The Belgian monarchy

Long live the revolution!

Belgians are definitely a little eccentric. After having their revolution in 1830, they demanded a king (unlike the French, who had a revolution to get rid of one)!

What happened was that once the Dutch occupiers had been driven from our country, the revolutionary assembly decided to make Belgium a constitutional monarchy, and set about looking for a king. Several candidates who were sounded out politely declined the invitation: few at that time were keen to become king of this nation of troublemakers.

The Belgians therefore offered the job to Leopold of Saxe-Coburg-Gotha, who might be described in today’s terms as an ‘unemployed monarch’.

The unemployed king

Leopold had married the future Queen of England, but following her sudden death in 1817 he was on the look-out for a new role, a new job and, incidentally, a new wife.

Leopold, who now lacked any official function or indeed any reason for being at the British court, continued to receive a decent stipend from the British government, which, however, was beginning to take the view that such a guest represented a considerable outlay for very little return. He was therefore ‘encouraged’ to leave the United Kingdom.

Leopold first turned down the throne of Greece, which was also vacant. Too far away. He then received the proposal of the Belgians. Like the prudent fellow he was, he accepted the offer on condition that Belgium’s borders and debts were settled. In this way, he became the first in a line of seven kings who would write the history of Belgium.

‘King of the Belgians’, not ‘King of Belgium’

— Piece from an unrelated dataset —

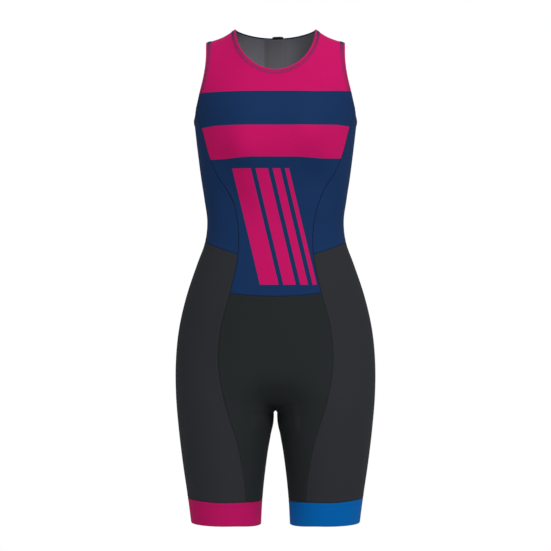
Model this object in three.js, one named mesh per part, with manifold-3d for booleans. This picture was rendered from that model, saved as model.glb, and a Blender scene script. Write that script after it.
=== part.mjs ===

We will now explain why – and this is an important detail – we never refer to the ‘King of Belgium’ in the same way that one talks about the ‘King of France’ or the ‘Queen of England’; rather, we speak of the ‘King of the Belgians’. It really was the Belgian people who appointed Leopold king. He had no divine right and held no land in Belgium that would have made him the natural lord of the Belgians. He was the king chosen by the Belgian people, hence his title of ‘King of the Belgians’.